Sementara dalam Coalruption disebut, sektor pertambangan batu bara sudah menjadi

komoditas politik dan sumber pendanaan kampanye politik di Indonesia selama 20 tahun terakhir, baik di tingkat nasional maupun daerah. Adanya keterkaitan yang erat dengan kebijakan dan regulasi pemerintah, royalti, pajak, dan infrastruktur, menyebabkan sektor tambang di Kalimantan ini terpapar korupsi.

“Sektor batu bara sudah mendanai dan secara bersamaan mengotori politik dan demokrasi di Indonesia yang merugikan rakyat Indonesia,” ujar Tata Mustasya, seperti dikutip dari situs Greenpeace.org, Senin (17/12).

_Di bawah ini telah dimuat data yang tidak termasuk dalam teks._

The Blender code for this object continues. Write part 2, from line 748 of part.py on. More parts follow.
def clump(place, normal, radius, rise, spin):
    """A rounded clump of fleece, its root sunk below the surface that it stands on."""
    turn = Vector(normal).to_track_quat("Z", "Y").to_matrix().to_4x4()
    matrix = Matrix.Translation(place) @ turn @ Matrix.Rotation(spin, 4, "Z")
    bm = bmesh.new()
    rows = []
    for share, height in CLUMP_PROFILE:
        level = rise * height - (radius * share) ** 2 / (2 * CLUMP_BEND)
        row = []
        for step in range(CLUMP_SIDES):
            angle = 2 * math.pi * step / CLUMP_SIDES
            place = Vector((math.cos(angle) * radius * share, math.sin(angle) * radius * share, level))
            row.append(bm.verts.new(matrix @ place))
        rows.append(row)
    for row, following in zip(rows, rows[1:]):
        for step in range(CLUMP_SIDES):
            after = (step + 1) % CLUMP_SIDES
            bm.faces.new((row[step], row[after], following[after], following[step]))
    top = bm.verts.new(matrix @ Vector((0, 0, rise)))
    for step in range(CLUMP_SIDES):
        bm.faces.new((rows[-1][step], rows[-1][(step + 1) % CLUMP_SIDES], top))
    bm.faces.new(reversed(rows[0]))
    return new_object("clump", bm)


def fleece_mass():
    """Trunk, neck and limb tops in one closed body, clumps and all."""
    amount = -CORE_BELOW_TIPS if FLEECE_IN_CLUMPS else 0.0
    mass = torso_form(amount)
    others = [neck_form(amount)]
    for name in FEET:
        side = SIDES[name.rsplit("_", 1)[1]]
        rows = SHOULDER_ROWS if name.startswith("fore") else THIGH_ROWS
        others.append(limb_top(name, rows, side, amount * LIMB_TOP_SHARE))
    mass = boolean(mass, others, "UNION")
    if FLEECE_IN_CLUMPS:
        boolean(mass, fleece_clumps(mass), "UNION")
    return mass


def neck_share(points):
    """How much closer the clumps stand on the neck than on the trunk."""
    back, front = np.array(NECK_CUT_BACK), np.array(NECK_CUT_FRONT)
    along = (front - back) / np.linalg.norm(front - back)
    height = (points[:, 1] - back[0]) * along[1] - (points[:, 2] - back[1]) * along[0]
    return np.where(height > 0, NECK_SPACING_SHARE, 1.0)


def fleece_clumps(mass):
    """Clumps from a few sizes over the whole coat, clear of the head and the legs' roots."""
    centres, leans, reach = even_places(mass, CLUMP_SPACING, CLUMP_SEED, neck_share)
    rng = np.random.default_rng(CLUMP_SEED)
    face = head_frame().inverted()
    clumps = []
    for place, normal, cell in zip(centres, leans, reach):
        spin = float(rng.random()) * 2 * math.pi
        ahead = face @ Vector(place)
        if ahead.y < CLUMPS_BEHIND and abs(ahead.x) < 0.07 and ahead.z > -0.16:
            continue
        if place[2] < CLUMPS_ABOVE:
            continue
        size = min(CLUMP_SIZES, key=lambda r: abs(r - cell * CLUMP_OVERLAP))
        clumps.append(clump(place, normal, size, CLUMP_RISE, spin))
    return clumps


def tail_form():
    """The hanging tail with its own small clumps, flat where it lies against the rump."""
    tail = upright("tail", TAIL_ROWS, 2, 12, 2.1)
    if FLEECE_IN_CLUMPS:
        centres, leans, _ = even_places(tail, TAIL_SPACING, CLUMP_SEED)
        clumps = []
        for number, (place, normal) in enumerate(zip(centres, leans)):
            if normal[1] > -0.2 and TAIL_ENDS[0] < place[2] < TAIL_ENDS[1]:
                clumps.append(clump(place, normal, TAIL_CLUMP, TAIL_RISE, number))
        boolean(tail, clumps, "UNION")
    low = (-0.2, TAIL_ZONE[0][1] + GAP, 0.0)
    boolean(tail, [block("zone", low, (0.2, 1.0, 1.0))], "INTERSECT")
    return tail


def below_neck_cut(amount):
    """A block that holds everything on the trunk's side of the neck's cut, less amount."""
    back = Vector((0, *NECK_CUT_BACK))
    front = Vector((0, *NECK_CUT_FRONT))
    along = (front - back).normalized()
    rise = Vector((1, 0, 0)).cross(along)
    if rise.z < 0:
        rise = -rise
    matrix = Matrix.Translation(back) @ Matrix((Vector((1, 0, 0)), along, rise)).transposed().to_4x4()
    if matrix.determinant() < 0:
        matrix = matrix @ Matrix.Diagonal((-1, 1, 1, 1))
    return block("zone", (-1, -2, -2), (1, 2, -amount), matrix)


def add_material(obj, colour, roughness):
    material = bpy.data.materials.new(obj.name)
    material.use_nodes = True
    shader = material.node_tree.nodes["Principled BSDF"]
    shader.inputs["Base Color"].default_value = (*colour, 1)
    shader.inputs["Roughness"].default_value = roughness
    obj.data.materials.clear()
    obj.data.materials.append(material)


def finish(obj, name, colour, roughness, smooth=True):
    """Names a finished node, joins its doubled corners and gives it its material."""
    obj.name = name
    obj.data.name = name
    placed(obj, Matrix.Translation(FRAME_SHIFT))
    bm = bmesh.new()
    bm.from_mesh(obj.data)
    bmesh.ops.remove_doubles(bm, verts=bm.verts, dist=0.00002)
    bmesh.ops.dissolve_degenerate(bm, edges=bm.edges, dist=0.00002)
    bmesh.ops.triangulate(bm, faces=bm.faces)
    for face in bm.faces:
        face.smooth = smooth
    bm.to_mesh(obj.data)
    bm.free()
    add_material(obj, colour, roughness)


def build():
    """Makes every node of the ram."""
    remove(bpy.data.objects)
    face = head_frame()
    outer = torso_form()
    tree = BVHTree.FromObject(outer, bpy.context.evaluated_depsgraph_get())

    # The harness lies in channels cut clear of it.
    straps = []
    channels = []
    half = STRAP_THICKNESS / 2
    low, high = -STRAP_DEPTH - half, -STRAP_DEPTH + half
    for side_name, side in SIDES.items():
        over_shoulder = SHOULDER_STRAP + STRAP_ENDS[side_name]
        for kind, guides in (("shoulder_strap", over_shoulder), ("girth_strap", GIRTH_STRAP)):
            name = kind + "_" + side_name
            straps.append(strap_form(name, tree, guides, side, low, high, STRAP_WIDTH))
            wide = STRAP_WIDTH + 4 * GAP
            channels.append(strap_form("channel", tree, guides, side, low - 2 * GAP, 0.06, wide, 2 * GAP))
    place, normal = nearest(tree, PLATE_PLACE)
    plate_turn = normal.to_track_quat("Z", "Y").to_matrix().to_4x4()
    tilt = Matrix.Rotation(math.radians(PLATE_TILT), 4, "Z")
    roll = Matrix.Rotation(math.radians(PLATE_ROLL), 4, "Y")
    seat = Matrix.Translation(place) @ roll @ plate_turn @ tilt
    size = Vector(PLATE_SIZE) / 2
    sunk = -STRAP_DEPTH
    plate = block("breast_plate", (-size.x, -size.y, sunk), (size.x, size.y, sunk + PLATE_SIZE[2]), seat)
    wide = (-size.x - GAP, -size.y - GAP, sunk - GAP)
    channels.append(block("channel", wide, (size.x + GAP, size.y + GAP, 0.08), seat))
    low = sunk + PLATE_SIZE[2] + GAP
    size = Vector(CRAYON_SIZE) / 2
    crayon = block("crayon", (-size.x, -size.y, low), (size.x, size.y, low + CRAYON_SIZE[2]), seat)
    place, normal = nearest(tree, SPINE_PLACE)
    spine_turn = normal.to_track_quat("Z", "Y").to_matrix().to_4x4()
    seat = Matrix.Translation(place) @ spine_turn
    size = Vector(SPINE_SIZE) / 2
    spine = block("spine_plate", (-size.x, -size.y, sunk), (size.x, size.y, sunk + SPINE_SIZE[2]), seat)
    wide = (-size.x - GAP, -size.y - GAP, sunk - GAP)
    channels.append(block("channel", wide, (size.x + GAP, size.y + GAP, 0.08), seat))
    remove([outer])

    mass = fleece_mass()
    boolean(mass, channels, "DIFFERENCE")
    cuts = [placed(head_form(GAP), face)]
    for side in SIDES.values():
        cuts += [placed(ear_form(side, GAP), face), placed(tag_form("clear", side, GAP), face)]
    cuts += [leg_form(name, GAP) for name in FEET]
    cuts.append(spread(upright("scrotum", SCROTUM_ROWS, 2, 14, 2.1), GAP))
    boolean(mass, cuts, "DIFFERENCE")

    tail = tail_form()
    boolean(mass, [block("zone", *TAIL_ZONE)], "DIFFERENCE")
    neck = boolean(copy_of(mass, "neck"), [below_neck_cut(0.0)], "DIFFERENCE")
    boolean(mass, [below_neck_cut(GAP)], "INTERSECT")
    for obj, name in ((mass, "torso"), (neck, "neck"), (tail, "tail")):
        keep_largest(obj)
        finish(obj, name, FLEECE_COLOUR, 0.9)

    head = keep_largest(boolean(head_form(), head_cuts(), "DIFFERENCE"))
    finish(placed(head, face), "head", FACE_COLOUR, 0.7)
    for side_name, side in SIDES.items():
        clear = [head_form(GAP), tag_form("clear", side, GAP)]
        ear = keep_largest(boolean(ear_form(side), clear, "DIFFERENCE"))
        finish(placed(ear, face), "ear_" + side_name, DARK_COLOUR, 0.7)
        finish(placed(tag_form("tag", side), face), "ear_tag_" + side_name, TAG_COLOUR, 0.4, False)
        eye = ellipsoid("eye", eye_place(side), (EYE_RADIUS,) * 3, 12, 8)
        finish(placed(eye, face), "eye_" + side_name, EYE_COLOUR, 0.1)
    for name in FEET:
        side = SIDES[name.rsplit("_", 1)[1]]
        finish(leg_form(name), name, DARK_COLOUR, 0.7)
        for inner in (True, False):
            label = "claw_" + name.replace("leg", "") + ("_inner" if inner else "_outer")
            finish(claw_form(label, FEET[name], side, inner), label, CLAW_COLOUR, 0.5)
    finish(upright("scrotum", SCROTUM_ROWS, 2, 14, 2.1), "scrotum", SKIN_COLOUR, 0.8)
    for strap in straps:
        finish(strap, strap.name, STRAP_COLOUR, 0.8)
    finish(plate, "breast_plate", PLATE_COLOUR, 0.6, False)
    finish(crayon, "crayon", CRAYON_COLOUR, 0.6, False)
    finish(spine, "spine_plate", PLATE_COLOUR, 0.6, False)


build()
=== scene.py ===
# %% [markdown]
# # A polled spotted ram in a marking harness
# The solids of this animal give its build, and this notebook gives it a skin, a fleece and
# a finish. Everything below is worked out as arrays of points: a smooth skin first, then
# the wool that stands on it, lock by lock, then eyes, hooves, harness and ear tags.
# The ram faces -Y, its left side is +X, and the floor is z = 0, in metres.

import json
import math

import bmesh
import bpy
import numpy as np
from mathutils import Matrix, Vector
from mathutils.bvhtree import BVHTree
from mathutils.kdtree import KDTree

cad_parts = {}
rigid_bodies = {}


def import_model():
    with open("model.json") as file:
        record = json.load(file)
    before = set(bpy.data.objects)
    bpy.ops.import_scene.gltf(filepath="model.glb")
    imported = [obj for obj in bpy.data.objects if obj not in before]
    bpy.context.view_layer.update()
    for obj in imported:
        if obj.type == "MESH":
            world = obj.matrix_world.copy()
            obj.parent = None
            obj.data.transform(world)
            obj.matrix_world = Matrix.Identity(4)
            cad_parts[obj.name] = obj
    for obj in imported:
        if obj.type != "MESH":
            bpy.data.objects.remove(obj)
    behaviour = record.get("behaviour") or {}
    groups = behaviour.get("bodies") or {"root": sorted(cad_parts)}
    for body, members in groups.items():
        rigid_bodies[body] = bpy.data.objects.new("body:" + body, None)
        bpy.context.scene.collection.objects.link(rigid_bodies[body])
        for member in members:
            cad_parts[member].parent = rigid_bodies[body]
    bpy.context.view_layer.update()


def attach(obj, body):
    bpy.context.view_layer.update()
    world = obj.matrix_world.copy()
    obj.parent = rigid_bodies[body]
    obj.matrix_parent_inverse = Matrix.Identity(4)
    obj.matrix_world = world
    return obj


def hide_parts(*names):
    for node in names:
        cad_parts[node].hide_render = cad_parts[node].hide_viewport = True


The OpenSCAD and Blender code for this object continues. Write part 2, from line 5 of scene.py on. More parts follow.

Sementara itu, dikutip dari situs Greenpeace.org, 17 Desember 2018, aktivis ICW Firdaus Ilyas mengatakan, terdapat sejumlah faktor yang meningkatkan risiko korupsi di dalam setiap tahap proses pertambangan. Dia menyebut, kelemahan sistem pencegahan korupsi, serta aspek hukum secara keseluruhan mendegradasi kemampuan pemerintah dalam mendeteksi, mencegah, dan menghukum koruptor dengan efektif.

Selain itu, kata Firdaus, proses pengambilan keputusan yang sangat politis dan kekuasaan diskresi yang dipegang pejabat negara meningkatkan pula risiko terjadinya korupsi. Lalu, tata kelola di sektor pertambangan, sebut Firdaus, kerap tak punya pembagian peran dan tanggung jawab yang jelas.

“Buruknya pengawasan, menjadikan penelolaan SDA (sumber daya alam) Indonesia, khususnya batu bara, rentan dikorupsi,” kata Firdaus.